In 1979, the City created the Residential Parking Permit program. For areas with high parking demand, the program allows residents to purchase permits that exempt their vehicles from some of the on-street parking regulations. There are 12 of these districts in place today and there are over 9,000 vehicles in our City issued one of these permits.


A little over 18 years ago, the City Manager at the time came to the City Council with a recommendation that the City allow home healthcare workers and childcare workers, who were working for families in a Residential Parking Permit district, to be issued a permit. When the request was considered, the City Council approved a pilot for home healthcare workers, but rejected the childcare proposal.


In 2008, the City Council voted to make the home healthcare program permanent. In doing so, they did ask for a proposal for childcare workers to come to Council, but the issue never returned.

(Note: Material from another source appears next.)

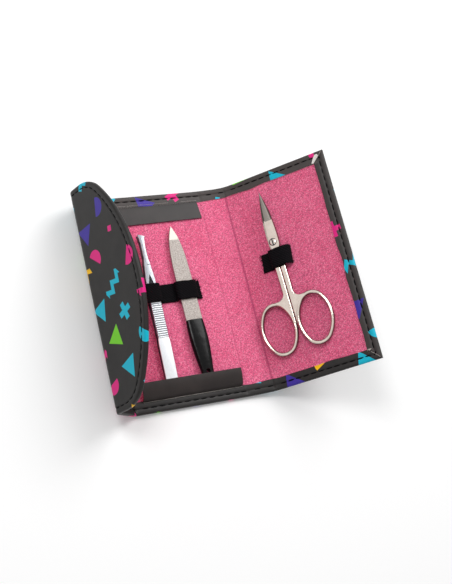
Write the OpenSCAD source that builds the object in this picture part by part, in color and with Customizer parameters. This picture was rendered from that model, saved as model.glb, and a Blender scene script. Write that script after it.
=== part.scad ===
// Manicure set case: a folding case with scissors, tweezers and a nail file.
// All sizes are in millimetres and all angles in degrees.
// The back panel lies on the table with its outer face on z = 0, X runs across it
// towards the cover and Y runs along the spine. The model stands as it is opened:
// the back lies flat, the spine and the cover lean up, and the flap is half raised.

/* [Case panels] */
// Length of the case along its spine
case_h = 112; // [106:1:130]
// Width of the back panel between its two creases
back_w = 59.5; // [58:0.5:70]
// Width of the spine between its two creases
spine_w = 14.6; // [14.2:0.1:22]
// Length of the flap from its crease to the middle of its free edge
flap_l = 39; // [34:0.5:46]
// Radius of the flap's two free corners
flap_corner_r = 18; // [12:1:24]
// Straight length of the flap's sides before its corners start
flap_side_l = 8; // [4:0.5:12]

/* [Opened angles] */
// Angle that the spine is raised from the table
spine_angle = 8; // [0:1:90]
// Angle that the cover is raised from the spine
cover_angle = 35; // [0:1:90]
// Angle that the side band is raised from the table
side_angle = 48; // [0:1:90]
// Angle that the flap is raised from the side band
flap_angle = 62; // [0:1:90]

/* [Layers] */
// Thickness of the printed outer skin
skin_t = 0.5; // [0.3:0.1:0.8]
// Thickness of the stiffening board
board_t = 1; // [0.6:0.1:1.4]
// Thickness of the felt liner
liner_t = 0.5; // [0.3:0.1:0.8]
// Width of the skin's edge that is turned over the liner
lip_w = 6; // [4:0.5:8]
// Radius of the turned edge's outside corners
edge_r = 0.9; // [0.4:0.1:1]
// Width of the slit where two turned edges meet in a mitre
mitre_w = 0.25; // [0.1:0.05:0.6]

/* [Pocket strips] */
// Thickness of a pocket strip
strip_t = 0.6; // [0.4:0.1:0.8]
// Length of both pocket strips along the panel
strip_l = 52.5; // [44:0.5:54]
// Width of the upper strip, from the turned edge to its free edge
upper_strip_w = 10.2; // [8:0.1:12]
// Height that the upper strip bulges off the liner
upper_rise = 0.4; // [0.3:0.1:0.5]
// Width of the lower strip, from the turned edge to its free edge
lower_strip_w = 8.2; // [7:0.1:10]
// Height that the lower strip bulges off the liner, over the tools' ends
lower_rise = 3.9; // [3.6:0.1:5]
// Slant of the upper strip's cut ends
strip_slant = 6; // [0:1:15]

/* [Elastic loops] */
// Width of the elastic
elastic_w = 9.6; // [8:0.2:11]
// Thickness of the elastic
elastic_t = 1; // [0.6:0.1:1.2]
// Place along the panel of the loops' middle, on the back
back_loop_y = 1.6; // [0:0.1:3]
// Length of the elastic's ends that are tacked to the liner
tab_l = 4.6; // [2:0.2:6]

/* [Scissors] */
// Distance of the screw from the cover's crease
scissors_u = 20.2; // [19:0.1:24]
// Place of the screw along the cover
screw_y = 17; // [12:0.5:20]
// Turn of the scissors out of line with the case
scissors_tilt = 1.3; // [0:0.1:1.5]
// Length of the blades beyond the screw
blade_l = 28.3; // [24:0.1:32]
// Width of both blades together at the screw
blade_w = 6; // [5.6:0.1:6.4]
// Thickness of one blade
blade_t = 1.3; // [1:0.05:1.5]
// Depth of the hollow grinding at the blades' tips
grind_depth = 0.6; // [0.2:0.05:0.8]
// Width of one shank
shank_w = 2.8; // [2.4:0.1:3]
// Gap between the two shanks when the blades are shut
seam_w = 0.3; // [0.2:0.05:0.5]
// Distance from the screw to the middle of the finger rings
ring_y = 44.2; // [42:0.1:48]
// Outside half width of a finger ring
ring_a = 9.7; // [9:0.1:11]
// Outside half length of a finger ring
ring_b = 14.1; // [13:0.1:15]
// Outside radius of a finger ring's two ends
ring_end_r = 7.6; // [7:0.1:8.5]
// Width of a finger ring's wire
ring_wire = 1.6; // [1.4:0.1:2]
// Lean of each finger ring away from the other
ring_splay = 2.5; // [0:0.5:5]
// Radius of the hollow between a shank and its ring
shoulder_r = 3.6; // [2.5:0.1:4.5]
// Radius of the screw's shaft
screw_r = 1.1; // [0.8:0.05:1.3]
// Radius of the screw's head
screw_head_r = 1.85; // [1.6:0.05:2.1]

/* [Tweezers] */
// Distance of the tweezers from the spine's crease
tweezers_u = 37.9; // [36:0.1:40]
// Length of the tweezers
tweezers_l = 81.4; // [78:0.1:84]
// Width of the tweezers' joined end
tail_w = 6.1; // [5:0.1:6.2]
// Width of the ribbed grip
grip_w = 5.4; // [4.5:0.1:6]
// Width of the neck behind the tip
neck_w = 2.1; // [1.6:0.1:3]
// Width of the slanted tip
tip_w = 3.6; // [2.6:0.1:4.5]
// Thickness of an arm
arm_t = 0.9; // [0.7:0.05:1]
// Height of the upper arm's bow above the joined end
arm_bow = 1.9; // [1.5:0.05:2.1]
// Opening between the two tips
tip_gap = 1.5; // [1.2:0.1:1.8]
// Spacing of the grip's ribs
rib_pitch = 1.1; // [0.8:0.05:1.5]
// Depth of the grooves between the ribs
rib_depth = 0.2; // [0.1:0.05:0.3]

/* [Nail file] */
// Distance of the file from the spine's crease, where its handle starts
file_u = 19.6; // [18:0.1:21]
// Turn of the file out of line with the case
file_tilt = 1; // [0:0.1:1.2]
// Length of the blade in front of the handle
file_blade_l = 50.6; // [46:0.1:54]
// Width of the blade
file_blade_w = 8.6; // [7:0.1:8.8]
// Thickness of the blade
file_blade_t = 1; // [0.8:0.05:1.2]
// Length of the handle
file_handle_l = 31; // [28:0.5:34]
// Greatest width of the handle
file_handle_w = 9.6; // [9:0.1:11]
// Greatest thickness of the handle
file_handle_t = 3.8; // [3.2:0.1:4]

/* [Closure] */
// Distance of the magnet from the flap's crease
magnet_u = 27; // [20:0.5:30]
// Radius of the magnet
magnet_r = 4; // [3:0.25:5]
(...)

Today, there are only 8 permits issued Citywide under the home healthcare program. For the parents who live in these districts and have in-home childcare, they are left with a few bad options, including disingenuous practices, leaving children unsupervised to rotate vehicles, etc. The City Code creates an inequity between home healthcare workers and childcare workers which cannot be justified.


As such, last month I proposed to the City Council that we rectify this challenge by allowing childcare workers, serving families in a residential parking permit district, to access these permits.


With the support of my colleagues, this proposal will now return to the Traffic & Parking Board and eventually City Council for formal consideration this fall.